Energy Sector Dominates With 25% YTD Rally
Oil producers are the only winners in March's brutal selloff. Devon leads at +53% while Exxon and Chevron have gained 30% since January.
While the rest of the market bleeds red, energy stocks are having their best year since 2022. The Energy Select Sector SPDR Fund (XLE) has gained 25% year-to-date, turning the Iran crisis from catastrophe into windfall for domestic producers.
The S&P 500 is down 7%. The Nasdaq has dropped over 10%. Energy is up 25%. That's a 35-point performance gap—the widest sector spread since the pandemic rebalancing of 2020.
This isn't a marginal rotation. It's a complete regime shift in sector leadership.
The Winners
Devon Energy leads the pack at +53% year-to-date. The Permian Basin producer has the purest exposure to higher oil prices among the large-cap E&Ps. Morgan Stanley raised its price target to $59, citing production growth and capital discipline.
| Stock | YTD Return | 52-Week High | Analyst Rating |
|---|---|---|---|
| Devon Energy (DVN) | +53% | $52.80 | Buy |
| Patterson-UTI (PTEN) | +65% | $11.20 | Buy |
| Exxon Mobil (XOM) | +30% | $148.60 | Overweight |
| Chevron (CVX) | +30% | $192.40 | Overweight |
| ConocoPhillips (COP) | +28% | $134.80 | Buy |
Patterson-UTI Energy has outperformed even Devon, up 65% on the year. The oilfield services company benefits doubly—from higher drilling activity as producers expand output, and from pricing power as rig availability tightens.
Options flow on Patterson-UTI tells the story. Call volume hit 19,773 contracts Friday—60 times the average daily volume. Nearly all of it came from a single block purchase of the August $12 calls at $1.62. Someone is betting the rally extends through summer.
Why Energy Is Different This Time
Past oil rallies often ended badly for producers. Companies would expand production, take on debt, then get crushed when prices collapsed. The shale bust of 2015-2016 taught hard lessons.
This cycle is different. Capital discipline has become religion in the sector. Exxon and Chevron aren't chasing volume growth. They're buying back stock, raising dividends, and keeping production flat despite $112 Brent.
The Iran conflict has created the largest supply disruption in oil market history. Gulf production has dropped by at least 10 million barrels daily. That's not getting fixed quickly regardless of diplomatic outcomes.
Meanwhile, U.S. producers can't rapidly expand even if they wanted to. Rig counts are up modestly, but labor constraints, permitting delays, and supply chain bottlenecks limit how fast the Permian can respond. The structural bull case has been strengthened by the industry's own inability to flood the market.
The Trade-Off
Energy stocks are cheap on traditional metrics. Exxon trades at 12x forward earnings. Chevron is at 11x. These are value multiples for companies generating record free cash flow.

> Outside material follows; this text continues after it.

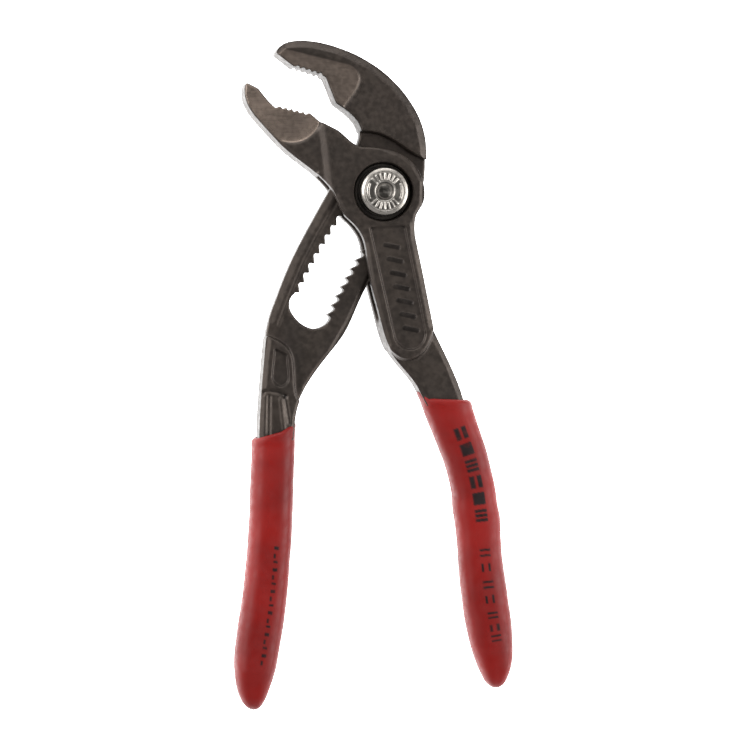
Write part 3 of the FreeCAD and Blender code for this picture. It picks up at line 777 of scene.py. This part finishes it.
def makeGrip(shape, make):
    line = np.array(shape["line"])
    stations = np.concatenate([[0.0], np.cumsum(np.hypot(*np.diff(line[:, :2], axis=0).T))])
    total = stations[-1]
    lipAcross, lipAlong = np.array(shape["lip"]).T
    half = make["wall"] / 2.0
    rings = []                                # each ring: distance past the lip, inset, pocket or outer
    for share in np.linspace(1.0, 0.0, make["pocketRings"]):
        rings.append((half + share * (shape["pocketEnd"] - 3.0), 1.0, True))
    for turn in np.linspace(math.pi * 0.88, math.pi * 0.12, make["lipRings"]):
        rings.append((half - half * math.sin(turn), 0.5 - 0.5 * math.cos(turn), False))
    outer = np.arange(half, total, make["step"])
    for spot in outer:
        rings.append((spot, 0.0, False))
    vertices = []
    ink = []
    for order, (past, inset, pocket) in enumerate(rings):
        middle = np.array([min(past + make["lipMiddle"], total * 0.9999)])
        width = math.sqrt(max(float(hermite(stations, line[:, 2] ** 2, middle)[0]), 0.0))
        width = max(width, 0.02)
        halfThick = make["thickness"] / 2.0 * min(1.0, (width / make["fullWidth"]) ** 0.7)
        swell = make["lipSwell"] * math.exp(-((past - 0.9) / 0.7) ** 2) * (1.0 - inset)
        power = make["pocketShape"] if pocket else make["outerShape"]
        a, z = squircle(max(width / 2.0 - inset * make["wall"] + swell, 0.02),
                        max(halfThick - inset * make["wallOver"] + swell, 0.02), power, make["around"])
        start = np.interp(a, lipAcross, lipAlong)
        fade = 1.0 - rise(np.full(len(a), past), 0.0, total - make["tipFade"])
        along = np.clip(start * fade + make["lipMiddle"] * (1.0 - fade) + past, 0.0, total)
        if order == len(rings) - 1:
            along[:] = total
            a[:] = 0.0
            z[:] = 0.0
        centre = hermite(stations, line[:, :2], along)
        ahead = hermite(stations, line[:, :2], np.clip(along + 0.05, 0.0, total))
        behind = hermite(stations, line[:, :2], np.clip(along - 0.05, 0.0, total))
        heading = (ahead - behind) / np.linalg.norm(ahead - behind, axis=1)[:, None]
        wave = 1.0 + make["waviness"] / 4.0 * np.sin(along * 0.55 + a * 0.4) * np.cos(along * 0.23 + z * 0.7)
        x = centre[:, 0] - heading[:, 1] * a * wave
        y = centre[:, 1] + heading[:, 0] * a * wave
        vertices.append(np.stack([x, y, midZ + z * wave], axis=1))
        front = (z > 0.0) & (not pocket)
        ink.append(printMarks(shape["marks"], along, a, make["inkSoftness"]) * front)
    around = make["around"]
    faces = [tuple(range(around))]
    for ring in range(len(rings) - 2):
        low = ring * around
        for k in range(around):
            nextK = (k + 1) % around
            faces.append((low + nextK, low + k, low + around + k, low + around + nextK))
    tip = (len(rings) - 2) * around
    faces.append(tuple(tip + k for k in range(around))[::-1])
    places = np.concatenate(vertices[:-1]) * mm
    piece = newPiece(shape["node"] + "_sleeve", places, faces, dippedVinyl, shape["body"])
    writeMark(piece.data, "ink", np.concatenate(ink[:-1]))
    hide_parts(shape["node"])
    print("stage:", piece.name, "with", len(piece.data.polygons), "faces")


makeGrip(boxLegGripShape, gripMake)
makeGrip(slottedLegGripShape, gripMake)


# push button: a turned cap with a raised rim, ribs for the thumb and a riveted middle

buttonShape = {
    "radius": 4.37,
    "rounding": 0.45,
    "bottom": 10.85,
    "edge": 11.62,
    "top": 12.1,
    "rim": (3.6, 3.75, 3.95, 4.1),            # radii where a band starts, is full, starts to end, ends
    "rimHeight": 0.07,
    "dish": 1.75,
    "dishDepth": 0.3,
    "rivet": 1.25,
    "rivetHeight": 0.16,
    "dimpleDepth": 0.06,
    "ribsPerSide": 7,
    "ribSpacing": 0.27,                       # radians
    "ribEdge": (0.1, 0.22),
    "ribHeight": 0.13,
    "ribBand": (2.05, 2.2, 3.35, 3.5),
    "arcBand": (2.95, 3.05, 3.3, 3.42),
    "arcEnd": (0.42, 0.5),                    # radians either side of left and right
    "around": 240,
}


def band(radius, limits):
    start, full, end, over = limits
    return float(rise(radius, start, full)) * (1.0 - float(rise(radius, end, over)))


def makeButton(shape):
    turn = np.linspace(0.0, math.tau, shape["around"], endpoint=False)
    rounding = shape["rounding"]
    flatReach = shape["radius"] - rounding
    bend = np.sin(np.linspace(0.06, math.pi / 2, 12))
    radii = np.concatenate([np.linspace(0.06, flatReach, 66), flatReach + rounding * bend])
    rings = []
    lows = []                                 # each ring's height between its ribs
    for radius in radii:
        share = radius / shape["radius"]
        dome = shape["edge"] + (shape["top"] - shape["edge"]) * math.sqrt(max(1.0 - share ** 2.6, 0.0))
        dome = dome + shape["rimHeight"] * band(radius, shape["rim"])
        height = np.full(shape["around"], dome)
        height -= shape["dishDepth"] * (1.0 - rise(radius, shape["dish"] - 0.25, shape["dish"] + 0.2))
        height += shape["rivetHeight"] * math.sqrt(max(1.0 - (radius / shape["rivet"]) ** 2, 0.0))
        height -= shape["dimpleDepth"] * (1.0 - rise(radius, 0.1, 0.5))
        ribs = np.zeros(shape["around"])
        for side in (math.pi / 2, -math.pi / 2):
            for rib in range(shape["ribsPerSide"]):
                middle = side + (rib - (shape["ribsPerSide"] - 1) / 2.0) * shape["ribSpacing"]
                gap = np.abs((turn - middle + math.pi) % math.tau - math.pi) * radius
                ribs = np.maximum(ribs, 1.0 - rise(gap, *shape["ribEdge"]))
        lows.append(height[0])
        height += shape["ribHeight"] * band(radius, shape["ribBand"]) * ribs
        sideGap = np.minimum(np.abs((turn + math.pi) % math.tau - math.pi), np.abs(turn % math.tau - math.pi))
        arcs = 1.0 - rise(sideGap, *shape["arcEnd"])
        height += shape["ribHeight"] * arcs * band(radius, shape["arcBand"])
        rings.append(np.stack([radius * np.cos(turn), radius * np.sin(turn), height], axis=1))
    for level in (shape["edge"] - 0.2, shape["bottom"] + 0.25, shape["bottom"] + 0.08):
        rings.append(np.stack([shape["radius"] * np.cos(turn), shape["radius"] * np.sin(turn),
                               np.full(len(turn), level)], axis=1))
    lows += [shape["bottom"]] * 7
    for inset, level in ((0.1, 0.0), (0.8, 0.0), (1.0, 0.25), (1.6, 0.3)):
        radius = shape["radius"] - inset
        rings.append(np.stack([radius * np.cos(turn), radius * np.sin(turn),
                               np.full(len(turn), shape["bottom"] + level)], axis=1))
    count = shape["around"]
    faces = [tuple(range(count)), tuple((len(rings) - 1) * count + k for k in range(count))[::-1]]
    for ring in range(len(rings) - 1):
        for k in range(count):
            nextK = (k + 1) % count
            low = ring * count
            faces.append((low + nextK, low + k, low + count + k, low + count + nextK))
    piece = newPiece("push_button_cap", np.concatenate(rings) * mm, faces, buttonSteel,
                     "bolt_set")
    markEdges(piece, 60.0, 1)
    places = readPlaces(piece.data) / mm
    radius = np.hypot(places[:, 0], places[:, 1])
    high = np.concatenate([ring[:, 2] for ring in rings])
    around = np.array([level for level in lows for _ in range(count)])
    # painted shade: the low spaces between the ribs are darkened, and the middle is painted darker
    ribbed = rise(radius, 2.0, 2.2) * (1.0 - rise(radius, 3.35, 3.55))
    ribbed = ribbed * (1.0 - rise(high - around, 0.02, 0.09))
    middle = 1.0 - rise(radius, 1.55, 1.95)
    top = rise(places[:, 2], shape["edge"] - 0.05, shape["edge"] + 0.1)
    writeMark(piece.data, "grimeShade", np.clip(np.maximum(ribbed * 0.45, middle * 0.75) * top, 0.0, 1.0))
    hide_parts("push_button")
    print("stage:", piece.name)


makeButton(buttonShape)


# conical spring under the button, its top at the cap's underside

springShape = {"wire": 0.45, "turns": 3.0, "baseRadius": 4.7, "topRadius": 3.57, "bottom": 8.25, "top": 10.85,
               "steps": 260, "around": 14, "flatEnds": 0.4}


def makeSpring(shape):
    half = shape["wire"] / 2.0
    share = np.linspace(0.0, 1.0, shape["steps"])
    turn = share * shape["turns"] * math.tau
    climb = np.clip((share - shape["flatEnds"] / 4.0) / (1.0 - shape["flatEnds"] / 2.0), 0.0, 1.0)
    climb = climb * climb * (3.0 - 2.0 * climb) * 0.4 + climb * 0.6
    radius = shape["baseRadius"] + (shape["topRadius"] - shape["baseRadius"]) * share
    height = shape["bottom"] + half + (shape["top"] - shape["bottom"] - 2.0 * half) * climb
    upward = np.array([0.0, 0.0, 1.0])
    vertices = []
    for step in range(shape["steps"]):
        outward = np.array([math.cos(turn[step]), math.sin(turn[step]), 0.0])
        centre = outward * radius[step] + np.array([0.0, 0.0, height[step]])
        for k in range(shape["around"]):
            angle = math.tau * k / shape["around"]
            vertices.append(centre + half * (math.cos(angle) * outward + math.sin(angle) * upward))
    count = shape["around"]
    faces = [tuple(range(count))[::-1], tuple((shape["steps"] - 1) * count + k for k in range(count))]
    for step in range(shape["steps"] - 1):
        for k in range(count):
            nextK = (k + 1) % count
            low = step * count
            faces.append((low + k, low + nextK, low + count + nextK, low + count + k))
    piece = newPiece("button_spring_coil", np.array(vertices) * mm, faces, springSteel,
                     "spring_seat")
    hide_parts("button_spring")
    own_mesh(piece)
    print("stage:", piece.name)


makeSpring(springShape)


# turned parts that keep their machined shape, with broken edges

turnedParts = {
    "toothed_bolt": {"material": boltSteel, "bevel": 0.08},
    "bolt_collar": {"material": boltSteel, "bevel": 0.1},
    "spring_washer": {"material": springSteel, "bevel": 0.05},
}
for name, part in turnedParts.items():
    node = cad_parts[name]
    for place in node.material_slots:
        place.material = part["material"]
    weld = node.modifiers.new("weld", "WELD")
    weld.merge_threshold = 0.002 * mm
    bevel = node.modifiers.new("brokenEdges", "BEVEL")
    bevel.width = part["bevel"] * mm
    bevel.segments = 2
    bevel.limit_method = "ANGLE"
    bevel.angle_limit = math.radians(40)
print("stage: turned parts finished")


# floor, light and camera

studio = {
    "floor": paint(250, 250, 250),
    "floorReach": 1.5,                        # metres
    "floorHeight": -0.0001,
    "floorGlow": 2.0,
    "overhead": 0.38,
    "horizon": 0.75,
    "camera": (-85.35, -25.44, 650.0),
    "target": (-1.0, -34.5, 5.0),
    "lens": 165.0,
    "lights": [                               # name, place, size, power
        ("leftSoftbox", (-430.0, 110.0, 230.0), 380.0, 3.4),
        ("rightSoftbox", (400.0, -60.0, 260.0), 380.0, 2.8),
        ("backSoftbox", (0.0, 420.0, 320.0), 380.0, 1.6),
    ],
}


def makeStudio(setup):
    mesh = bpy.data.meshes.new("floor")
    reach = setup["floorReach"]
    corners = ((-reach, -reach), (reach, -reach), (reach, reach), (-reach, reach))
    mesh.from_pydata([(x, y, setup["floorHeight"]) for x, y in corners], [], [(0, 1, 2, 3)])
    floor = bpy.data.objects.new("floor", mesh)
    bpy.context.scene.collection.objects.link(floor)
    material, tree, shader, place = newMaterial("paleFloor", 0.0, specular=0.2)
    shader.inputs["Roughness"].default_value = 0.8
    shader.inputs["Emission Color"].default_value = (1.0, 1.0, 1.0, 1.0)
    shader.inputs["Emission Strength"].default_value = setup["floorGlow"]
    tone = addMix(tree, addNoise(tree, place, 30.0), setup["floor"], paint(247, 247, 247))
    tree.links.new(tone, shader.inputs["Base Color"])
    mesh.materials.append(material)
    world = bpy.data.worlds.new("studioSky")
    world.use_nodes = True
    background = world.node_tree.nodes["Background"]
    background.inputs["Color"].default_value = (1.0, 1.0, 1.0, 1.0)
    tree = world.node_tree
    split = tree.nodes.new("ShaderNodeSeparateXYZ")
    tree.links.new(tree.nodes.new("ShaderNodeTexCoord").outputs["Generated"], split.inputs[0])
    level = addSpread(tree, split.outputs[2], 0.1, 0.95, setup["horizon"], setup["overhead"])
    tree.links.new(level, background.inputs["Strength"])
    bpy.context.scene.world = world
    middle = Vector(setup["target"]) * mm
    for name, spot, size, power in setup["lights"]:
        lamp = bpy.data.lights.new(name, "AREA")
        lamp.size = size * mm
        lamp.energy = power
        holder = bpy.data.objects.new(name, lamp)
        holder.location = Vector(spot) * mm
        holder.rotation_euler = (middle - holder.location).to_track_quat("-Z", "Y").to_euler()
        bpy.context.scene.collection.objects.link(holder)
    lens = bpy.data.cameras.new("camera")
    lens.lens = setup["lens"]
    lens.clip_start = 0.01
    lens.clip_end = 20.0
    camera = bpy.data.objects.new("camera", lens)
    camera.location = Vector(setup["camera"]) * mm
    ahead = (middle - camera.location).normalized()
    side = ahead.cross(Vector((0.0, 1.0, 0.0))).normalized()
    camera.rotation_euler = Matrix((side, side.cross(ahead), -ahead)).transposed().to_euler()
    bpy.context.scene.collection.objects.link(camera)
    bpy.context.scene.camera = camera
    bpy.context.scene.view_settings.view_transform = "Standard"


makeStudio(studio)
print("stage: studio ready")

The risk is binary. If the Strait of Hormuz reopens in the next few weeks, oil could drop $30 overnight. The sector would give back months of gains in days.
Implied volatility on XLE options reflects this uncertainty. The 30-day at-the-money vol is 42%—double the ETF's historical average. Options markets are pricing in a potential 8% move in either direction over the next month.
For traders with conviction on the geopolitical outcome, the payoff profile is attractive. Energy is either still cheap or already fully priced. There's no middle ground.
Looking at Earnings Ahead
Q1 earnings season starts in three weeks. Energy will be the obvious bright spot in what's shaping up to be a difficult quarter for most sectors.
Analysts have raised EPS estimates for the S&P 500 energy sector by 18% over the past month. That's the only sector seeing upward revisions. Every other group has seen cuts as oil costs flow through to margins.
The market selloff has created some odd pairings. Devon Energy and Nvidia are both up double-digits year-to-date. But one is riding an unpredictable geopolitical tailwind while the other is riding secular AI demand. The quality of those gains is entirely different.
Hedging the Energy Trade
Institutional positioning data shows hedge funds remain underweight energy despite the rally. Many got burned in prior cycles and are reluctant to chase. That underweight creates fuel for further gains if the Hormuz situation persists.
The contrarian play is that too much pessimism is already priced elsewhere. If diplomatic talks progress and oil drops, beaten-down growth stocks could rip higher while energy gives back gains. That's the setup for a violent sector rotation.
For now, energy remains the only shelter in a difficult market. Whether that shelter holds depends entirely on events in the Persian Gulf that no model can predict.